An Exhibit That Begins and Ends With Lovers; Chagall: Love, War, and Exile
Marc Chagall (1887-1985), 20th century modernist giant and renowned Jewish artist, is the subject of a new, dramatic show that opened recently at the Jewish Museum, located in the stately Warburg mansion on Fifth Avenue in Manhattan.
Perhaps best known for his dreamlike images of floating figures celebrating life, love and Jewish identity, Chagall had a lesser-known darker side, which the museum explores in this rare exhibition of paintings and works on paper from the 1930s and 1940s.
Lovers Among the Lilacs, 1930. Oil on canvas. The Metropolitan Museum of Art. Bequest of Richard S. Zeisler
Born in the village of Vitebsk in Belarus (then part of Tsarist Russia), Chagall fled the tyranny of the Bolsheviks in 1923, when he moved to avant-garde Paris with his wife and muse, Bella, and their daughter Ida. His art flourished there, and we see the evidence upon entering the exhibit, with two brightly colored paintings glorifying floral bouquets purchased by Bella at the Parisian markets. (See The Lovers, 1937, and Lovers Among the Lilacs, 1930.)

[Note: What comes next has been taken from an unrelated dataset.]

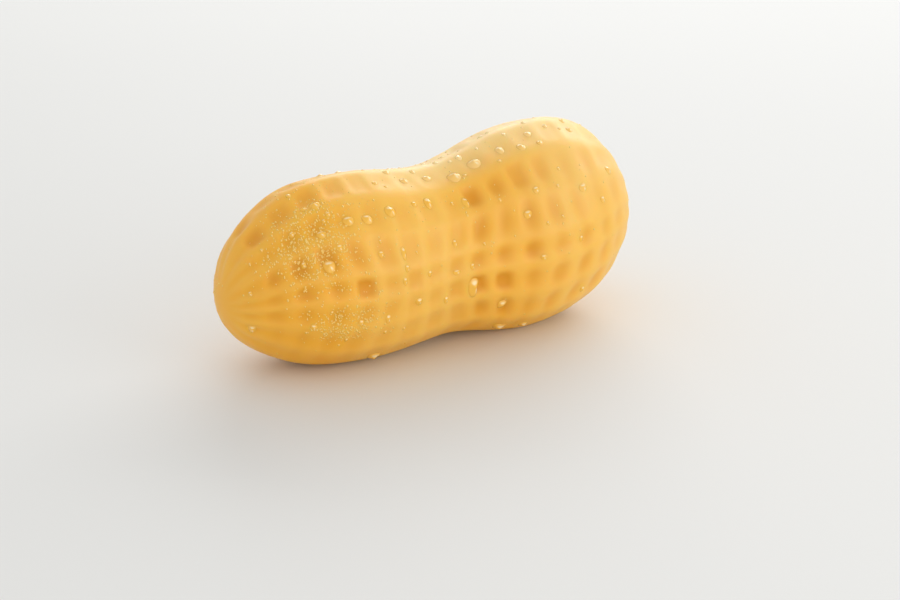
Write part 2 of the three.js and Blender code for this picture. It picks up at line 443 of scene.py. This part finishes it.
# ---- materials ------------------------------------------------------------------------------------
COAT = (0.92, 0.445, 0.022, 1)
# Paler coat: partly fog, partly painted light towards the bright large end.
COAT_IN_FOG_AND_LIGHT = (0.95, 0.535, 0.088, 1)
# Painted highlight: the coat is paler on the raised ribs, where they catch the light.
COAT_LIT_ON_RIBS = (0.95, 0.57, 0.11, 1)
RIB_HIGHLIGHT_SHARE = 0.25  # how far a full rib takes that colour
# Painted shade: the coat is darker and deeper orange in the dents, where shade falls.
COAT_SHADED_IN_DENTS = (0.78, 0.325, 0.005, 1)
DENT_SHADE_CONTRAST = 1.3  # above 1, only the deeper dents take that colour
# Painted reflection: the coat is paler where the skin faces the bright window above and behind.
COAT_IN_WINDOW_REFLECTION = (0.98, 0.73, 0.35, 1)
REFLECTION_PATCHES = (0.65, 1.25)  # the painted reflection is uneven by these factors
BLOTCHES = (0.95, 1.05)  # and the coat by these
COAT_ROUGHNESS = (0.36, 0.5)
WATER = (0.92, 0.50, 0.065, 1)
# Paler than the coat: painted glints on the fine drops of mist.
FINE_WATER_GLINTING = (0.96, 0.62, 0.15, 1)
# Painted highlight on the drops, where they would gather the light.
PAINTED_WATER_HIGHLIGHT = (1.0, 0.88, 0.56, 1)
# Painted reflection of the window, as on the coat, for drops that lie in it.
WATER_IN_WINDOW_REFLECTION = (0.98, 0.78, 0.42, 1)
FLOOR_TONES = ((0.74, 0.74, 0.73, 1), (0.77, 0.77, 0.76, 1))


class Nodes:
    """Short ways to add and link the nodes of one material."""

    def __init__(self, name):
        self.material = bpy.data.materials.new(name)
        self.material.use_nodes = True
        self.tree = self.material.node_tree
        self.shader = self.tree.nodes["Principled BSDF"]

    def add(self, kind, **settings):
        """A new node. Settings are for its inputs by name, and otherwise for the node itself."""
        node = self.tree.nodes.new("ShaderNode" + kind)
        for key, value in settings.items():
            if key in node.inputs:
                self.feed(node.inputs[key], value)
            else:
                setattr(node, key, value)
        return node

    def feed(self, socket, value):
        """Links an output to a socket, or gives the socket a plain value."""
        if isinstance(value, bpy.types.NodeSocket):
            self.tree.links.new(value, socket)
        else:
            socket.default_value = value

    def set(self, **inputs):
        """Sets or links inputs of the shader, with _ for a space in their names."""
        for key, value in inputs.items():
            self.feed(self.shader.inputs[key.replace("_", " ")], value)

    def noise(self, size, detail=2.0):
        """Noise with features about size metres across."""
        place = self.add("TexCoord").outputs["Object"]
        return self.add("TexNoise", Vector=place, Scale=1 / size, Detail=detail).outputs["Fac"]

    def layer(self, name):
        """A number that add_layer gave the points of a piece."""
        return self.add("Attribute", attribute_name=name).outputs["Fac"]

    def mix(self, share, a, b, blend="MIX"):
        """Colour a where share is 0 and b where it is 1."""
        node = self.add("Mix", data_type="RGBA", blend_type=blend)
        self.feed(node.inputs[0], share)
        self.feed(node.inputs[6], a)
        self.feed(node.inputs[7], b)
        return node.outputs[2]

    def math(self, operation, a, b):
        node = self.add("Math", operation=operation)
        self.feed(node.inputs[0], a)
        self.feed(node.inputs[1], b)
        return node.outputs[0]

    def to_range(self, value, low, high):
        """Takes 0 to 1 to low to high, and values past 0 or 1 no further than these."""
        node = self.add("MapRange", Value=value)
        node.inputs["To Min"].default_value = low
        node.inputs["To Max"].default_value = high
        return node.outputs["Result"]


def mousse_material():
    """A golden coat with painted shade in the dents and a painted highlight on the ribs, paler under fog
    and painted light towards the large end and under a painted reflection of the window along the top,
    satin and faintly translucent.
    """
    n = Nodes("mousse")
    # partly fog, partly painted light towards the large end
    fogged_and_lit = n.mix(n.layer("fog_and_light"), COAT, COAT_IN_FOG_AND_LIGHT)
    # painted highlight on the ribs
    rib_lit = n.mix(n.to_range(n.layer("ridge"), 0.0, RIB_HIGHLIGHT_SHARE), fogged_and_lit, COAT_LIT_ON_RIBS)
    # painted shade in the dents
    dent_shaded = n.mix(n.math("POWER", n.layer("dent"), DENT_SHADE_CONTRAST), rib_lit, COAT_SHADED_IN_DENTS)
    blotches = n.to_range(n.noise(0.018), *BLOTCHES)
    shaded = n.mix(1.0, dent_shaded, blotches, "MULTIPLY")
    # painted reflection of the window along the top
    patchy_reflection = n.math("MULTIPLY", n.layer("window_reflection"), n.to_range(n.noise(0.009, 3), *REFLECTION_PATCHES))
    n.set(Base_Color=n.mix(patchy_reflection, shaded, COAT_IN_WINDOW_REFLECTION))
    n.set(Roughness=n.to_range(n.noise(0.004, 4), *COAT_ROUGHNESS))
    n.set(Subsurface_Weight=0.5, Subsurface_Radius=(1.0, 0.5, 0.15), Subsurface_Scale=0.0015)
    grain = n.add("Bump", Height=n.noise(0.0006, 3), Strength=0.12, Distance=0.0001)
    n.set(Normal=grain.outputs["Normal"])
    return n.material


def water_material(name, colour):
    """Clear water takes the colour of the coat and its painted reflection under it, so a drop is given
    that colour, with painted highlights where it would gather the light and painted shade towards its
    left."""
    n = Nodes(name)
    plain = n.mix(n.layer("window_reflection"), colour, WATER_IN_WINDOW_REFLECTION)
    # painted highlights and painted shade on the drop
    n.set(Base_Color=n.mix(n.layer("painted_light"), plain, PAINTED_WATER_HIGHLIGHT), Roughness=0.08, IOR=1.45)
    return n.material


def floor_material():
    """A plain pale floor with very faint broad tones."""
    n = Nodes("floor")
    n.set(Base_Color=n.mix(n.noise(0.4), *FLOOR_TONES), Roughness=0.7)
    return n.material


# ---- stage, lights and camera ---------------------------------------------------------------------
FLOOR_HALF = 6.0
WORLD_COLOUR = (1.0, 1.0, 0.985, 1)
WORLD_STRENGTH = 0.78
VIEW_AZIMUTH = math.radians(-31.4)  # 0 looks along +Y
VIEW_ELEVATION = math.radians(22.1)
VIEW_DISTANCE = 0.52
LOOK_AT = Vector((-0.0157, -0.0335, 0.023))  # in front of the cake, towards its small end
LENS = 96.5

# Each light's azimuth from the camera's side and its elevation, in degrees, its distance, width and
# height, in metres, and its power in watts.
LIGHTS = {
    "window": (162, 27, 1.2, 1.3, 0.5, 7),
    "side_fill": (60, 18, 0.6, 0.4, 0.4, 0.7),
    "low_fill": (10, 8, 0.8, 0.6, 0.2, 0.5),
}


def from_angles(azimuth, elevation):
    """The direction that a camera at this azimuth and elevation looks in."""
    level = math.cos(elevation)
    return Vector((-math.sin(azimuth) * level, math.cos(azimuth) * level, -math.sin(elevation)))


def aim(thing, place, target):
    """Puts a camera or light at a place, turned towards a target."""
    thing.location = place
    thing.rotation_euler = (target - place).to_track_quat("-Z", "Y").to_euler()
    bpy.context.scene.collection.objects.link(thing)


def add_camera():
    camera = bpy.data.objects.new("camera", bpy.data.cameras.new("camera"))
    camera.data.lens = LENS
    camera.data.clip_start = 0.01
    looking = from_angles(VIEW_AZIMUTH, VIEW_ELEVATION)
    aim(camera, LOOK_AT - looking * VIEW_DISTANCE, LOOK_AT)
    bpy.context.scene.camera = camera


def add_light(name, azimuth, elevation, distance, width, height, power):
    """A soft light, seen from the cake at an azimuth from the camera's side and an elevation."""
    light = bpy.data.lights.new(name, "AREA")
    light.shape = "RECTANGLE"
    light.size = width
    light.size_y = height
    light.energy = power
    away = from_angles(VIEW_AZIMUTH + math.radians(azimuth), math.radians(elevation))
    aim(bpy.data.objects.new(name, light), -away * distance, Vector((0, 0, 0.02)))


def add_lights():
    for name, numbers in LIGHTS.items():
        add_light(name, *numbers)
    world = bpy.data.worlds.new("studio")
    world.use_nodes = True
    background = world.node_tree.nodes["Background"]
    background.inputs["Color"].default_value = WORLD_COLOUR
    background.inputs["Strength"].default_value = WORLD_STRENGTH
    bpy.context.scene.world = world
    bpy.context.scene.view_settings.view_transform = "Standard"


def add_floor():
    corners = ((-1, -1, 0), (1, -1, 0), (1, 1, 0), (-1, 1, 0))
    points = FLOOR_HALF * np.array(corners, float)
    mesh_piece("floor", points, [[0, 1, 2, 3]], floor_material(), smooth=False)


shift = cake_shift()
build_cake(shift)
random = np.random.default_rng(SEED)
water = water_material("drops", WATER)
build_drops("drops", all_drops(random), *DROP_MESH, shift, water)
fine_water = water_material("mist", FINE_WATER_GLINTING)
build_drops("mist", scatter(random, MIST, MIST_WIDTHS), *MIST_MESH, shift, fine_water)
add_floor()
add_lights()
add_camera()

But while Chagall was cognizant of the many artistic movements in play during this period and swirling about him in Paris — cubism, surrealism, suprematism and abstraction — he didn't adopt any one style. He created his own unique style, cherry-picking from the various movements and adding Russian iconography, folk imagery and Fauvist color to the mix. As the show's Senior Curator Susan Tumarkin Goodman elaborates in the catalogue: "He maintained this independence consistently throughout his career. 'I remained, and I remained myself,' he once remarked, reviewing his life. 'Why take anything from anyone else?'"
The curators consider the works produced before, during and after the Second World War (1930-1948) as Chagall's "neglected period," a "lacuna" that they hope to fill by mounting this show, which lasts through February 2, 2014. It is their fifth exhibition devoted to the artist; the first was staged in 1965 and focused on Chagall's Biblical illustrations.
The paintings from the war years are suffused with human suffering, violence and tumult, plus indescribable feelings of sadness, longing and loss. Chagall mourned that he was forced to relocate (again) and live in exile in New York for the duration of the war, watching the horror of the Holocaust unfold from a distance.
Undoubtedly, the most remarkable element of the works on display is the dramatic, recurring motif of Jesus on the cross — the image of the Crucifixion — which Chagall resurrected to symbolize the martyrdom of the Jewish people at the hands of the Nazis.